* **Set task**: Please quote every line word for word.

* **Information supplied**:
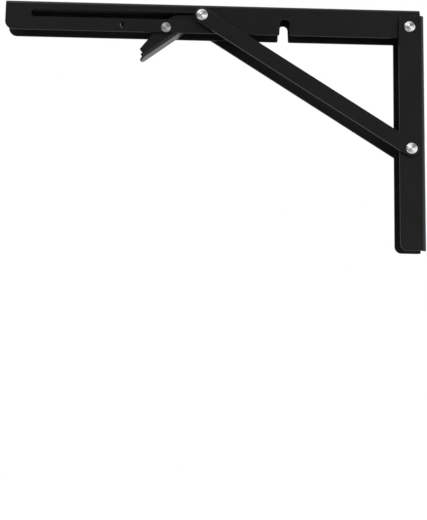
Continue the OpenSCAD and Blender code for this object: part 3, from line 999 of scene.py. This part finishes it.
def spring():
    """Torsion spring round the lever's pivot, built as one still piece; in the bracket its coil
    winds up as the lever turns in the arm.
    """
    points = spring_points()
    path = bpy.data.curves.new("spring_path", "CURVE")
    path.dimensions = "3D"
    spline = path.splines.new("POLY")
    spline.points.add(len(points) - 1)
    for point, place in zip(spline.points, points):
        point.co = (*place, 1)
    piece = grown("wound_spring", path, wire_tree(), {"Wire radius": WIRE_D / 2}, Matrix())
    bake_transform(piece)
    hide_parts("return_spring")


spring()

for node in frame["nodes"].values():
    if not node.hide_render:
        node.data.materials.clear()
        node.data.materials.append(zinc)


# Studio

def camera():
    """Camera at the photograph's angle and framing."""
    data = bpy.data.cameras.new("camera")
    data.sensor_width = SENSOR
    data.lens = SENSOR * FOCAL_PX / FRAME_H
    data.shift_x = (FRAME_W / 2 - CENTRE_PX[0]) / FRAME_H
    data.shift_y = (CENTRE_PX[1] - FRAME_H / 2) / FRAME_H
    eye = in_scene("camera", data)
    eye.location = CAMERA_AT
    eye.rotation_euler = [math.radians(angle) for angle in CAMERA_TURN]
    bpy.context.scene.camera = eye


def studio_world():
    """Even light, white to the camera; polished surfaces see a dim room with soft boxes."""
    world = bpy.data.worlds.new("studio")
    bpy.context.scene.world = world
    world.use_nodes = True
    world.node_tree.nodes.clear()
    graph = Graph(world.node_tree)
    toward = graph.node("ShaderNodeTexCoord")["Generated"]
    y = graph.node("ShaderNodeSeparateXYZ", inputs={"Vector": toward})["Y"]
    room = ROOM_LEVEL + (1 - ROOM_LEVEL) * graph.between(y, *BACKDROP_EDGE)
    for centre, inner, outer, level in SOFT_BOXES:
        towards_box = graph.node(
            "ShaderNodeVectorMath", {"operation": "DOT_PRODUCT"},
            {0: toward, 1: Vector(centre).normalized()})["Value"]
        rim, core = math.cos(math.radians(outer)), math.cos(math.radians(inner))
        share = graph.between(towards_box, rim, core)
        room = room + (level - room) * share
    ray = graph.node("ShaderNodeLightPath")
    glossy = ray["Is Glossy Ray"]
    level = room * glossy + (1 - glossy)
    level = level.math("MAXIMUM", level, ray["Is Camera Ray"])
    light = graph.node("ShaderNodeBackground", inputs={"Color": (1, 1, 1, 1), "Strength": level})
    graph.node("ShaderNodeOutputWorld", inputs={"Surface": light["Background"]})


def floor():
    """Pale floor under the bracket, white to the camera where no shadow falls, open from below."""
    bm = bmesh.new()
    bmesh.ops.create_circle(bm, cap_ends=True, segments=FLOOR_SIDES, radius=FLOOR_R)
    mesh = bpy.data.meshes.new("floor")
    bm.to_mesh(mesh)
    bm.free()
    material, graph, place = new_material("floor_paint")
    shade = graph.noise(place, FLOOR_SCALE)
    paint = graph.node("ShaderNodeBsdfPrincipled", inputs={
        "Base Color": graph.blend(shade, *map(grey, FLOOR_GREYS)),
        "Roughness": 0.95,
        "Specular IOR Level": 0.0,
    })
    ray = graph.node("ShaderNodeLightPath")
    camera_ray = ray["Is Camera Ray"]
    seen = camera_ray.math("MAXIMUM", camera_ray, ray["Is Transmission Ray"])
    glow = graph.node("ShaderNodeEmission", inputs={"Strength": seen * FLOOR_GLOW})
    both = graph.node("ShaderNodeAddShader", inputs={0: paint["BSDF"], 1: glow["Emission"]})
    under = graph.node("ShaderNodeNewGeometry")["Backfacing"]
    clear = graph.node("ShaderNodeBsdfTransparent")["BSDF"]
    sided = graph.node("ShaderNodeMixShader", inputs={0: under, 1: both["Shader"], 2: clear})
    graph.node("ShaderNodeOutputMaterial", inputs={"Surface": sided["Shader"]})
    mesh.materials.append(material)
    mesh.transform(Matrix.Translation(FLOOR_AT))
    in_scene("floor", mesh)


camera()
studio_world()
floor()
bpy.context.scene.view_settings.view_transform = "Standard"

* **The solution**:
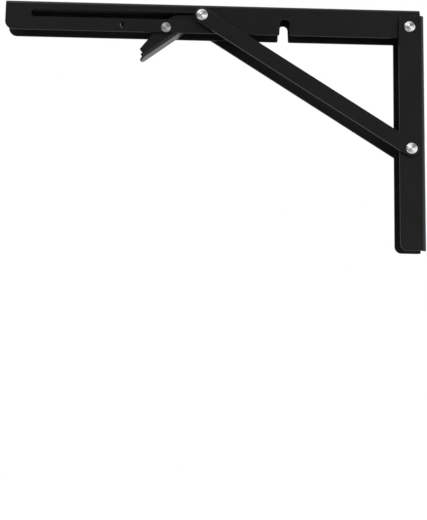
Continue the OpenSCAD and Blender code for this object: part 3, from line 999 of scene.py. This part finishes it.
def spring():
    """Torsion spring round the lever's pivot, built as one still piece; in the bracket its coil
    winds up as the lever turns in the arm.
    """
    points = spring_points()
    path = bpy.data.curves.new("spring_path", "CURVE")
    path.dimensions = "3D"
    spline = path.splines.new("POLY")
    spline.points.add(len(points) - 1)
    for point, place in zip(spline.points, points):
        point.co = (*place, 1)
    piece = grown("wound_spring", path, wire_tree(), {"Wire radius": WIRE_D / 2}, Matrix())
    bake_transform(piece)
    hide_parts("return_spring")


spring()

for node in frame["nodes"].values():
    if not node.hide_render:
        node.data.materials.clear()
        node.data.materials.append(zinc)


# Studio

def camera():
    """Camera at the photograph's angle and framing."""
    data = bpy.data.cameras.new("camera")
    data.sensor_width = SENSOR
    data.lens = SENSOR * FOCAL_PX / FRAME_H
    data.shift_x = (FRAME_W / 2 - CENTRE_PX[0]) / FRAME_H
    data.shift_y = (CENTRE_PX[1] - FRAME_H / 2) / FRAME_H
    eye = in_scene("camera", data)
    eye.location = CAMERA_AT
    eye.rotation_euler = [math.radians(angle) for angle in CAMERA_TURN]
    bpy.context.scene.camera = eye


def studio_world():
    """Even light, white to the camera; polished surfaces see a dim room with soft boxes."""
    world = bpy.data.worlds.new("studio")
    bpy.context.scene.world = world
    world.use_nodes = True
    world.node_tree.nodes.clear()
    graph = Graph(world.node_tree)
    toward = graph.node("ShaderNodeTexCoord")["Generated"]
    y = graph.node("ShaderNodeSeparateXYZ", inputs={"Vector": toward})["Y"]
    room = ROOM_LEVEL + (1 - ROOM_LEVEL) * graph.between(y, *BACKDROP_EDGE)
    for centre, inner, outer, level in SOFT_BOXES:
        towards_box = graph.node(
            "ShaderNodeVectorMath", {"operation": "DOT_PRODUCT"},
            {0: toward, 1: Vector(centre).normalized()})["Value"]
        rim, core = math.cos(math.radians(outer)), math.cos(math.radians(inner))
        share = graph.between(towards_box, rim, core)
        room = room + (level - room) * share
    ray = graph.node("ShaderNodeLightPath")
    glossy = ray["Is Glossy Ray"]
    level = room * glossy + (1 - glossy)
    level = level.math("MAXIMUM", level, ray["Is Camera Ray"])
    light = graph.node("ShaderNodeBackground", inputs={"Color": (1, 1, 1, 1), "Strength": level})
    graph.node("ShaderNodeOutputWorld", inputs={"Surface": light["Background"]})


def floor():
    """Pale floor under the bracket, white to the camera where no shadow falls, open from below."""
    bm = bmesh.new()
    bmesh.ops.create_circle(bm, cap_ends=True, segments=FLOOR_SIDES, radius=FLOOR_R)
    mesh = bpy.data.meshes.new("floor")
    bm.to_mesh(mesh)
    bm.free()
    material, graph, place = new_material("floor_paint")
    shade = graph.noise(place, FLOOR_SCALE)
    paint = graph.node("ShaderNodeBsdfPrincipled", inputs={
        "Base Color": graph.blend(shade, *map(grey, FLOOR_GREYS)),
        "Roughness": 0.95,
        "Specular IOR Level": 0.0,
    })
    ray = graph.node("ShaderNodeLightPath")
    camera_ray = ray["Is Camera Ray"]
    seen = camera_ray.math("MAXIMUM", camera_ray, ray["Is Transmission Ray"])
    glow = graph.node("ShaderNodeEmission", inputs={"Strength": seen * FLOOR_GLOW})
    both = graph.node("ShaderNodeAddShader", inputs={0: paint["BSDF"], 1: glow["Emission"]})
    under = graph.node("ShaderNodeNewGeometry")["Backfacing"]
    clear = graph.node("ShaderNodeBsdfTransparent")["BSDF"]
    sided = graph.node("ShaderNodeMixShader", inputs={0: under, 1: both["Shader"], 2: clear})
    graph.node("ShaderNodeOutputMaterial", inputs={"Surface": sided["Shader"]})
    mesh.materials.append(material)
    mesh.transform(Matrix.Translation(FLOOR_AT))
    in_scene("floor", mesh)


camera()
studio_world()
floor()
bpy.context.scene.view_settings.view_transform = "Standard"